For those unsure how to generate the percentages in PHP, it’s very simple. The first thing we’ll do is loop over our dataset to determine what our largest value is. Then, instead of passing in the raw values as we did with the pie chart above, we’ll actually pass in their percentage of the maximum number. If your like me, you might want to step the scale up to the next logical number. I did that on my graph, but did not do it in the code below - I’ll save that for another blog post. Then you can at last loop over the data one more time to create the actual data strings.
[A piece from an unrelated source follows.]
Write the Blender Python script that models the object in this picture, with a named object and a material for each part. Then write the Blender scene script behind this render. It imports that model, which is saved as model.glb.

Once it’s all done, you’ll have a single string you can drop into your image call.
$result = $conn->query($select);
// get the maximum value in our data
$max = 0;
while($row = $result->fetch_assoc()){
if($row['Male'] > $max){ $max = $row['Male']; }
if($row['Female'] > $max){ $max = $row['Female']; }
}
$result->data_seek(0);
// generate the two datasets
$data_male = "";
$data_female = "";
while($row = $result->fetch_assoc()){
if(strlen($data_male) == 0){ $data_male .= ","; $data_female .= ","; }
$data_male .= round($row['Male']/$max,1);
$data_female .= round($row['Female']/$max,1);
}
// Concatenate the strings to complete the data parameter
$data = $data_male . "|" . $data_female;
There are so many different graph types available, I obviously can’t share them all in this already rather long post. I highly encourage you to read over the API. It’s very simple to understand and extremely easy to use. Google only requests that if you’ll use more than 250,000 graphs a day, you let them know.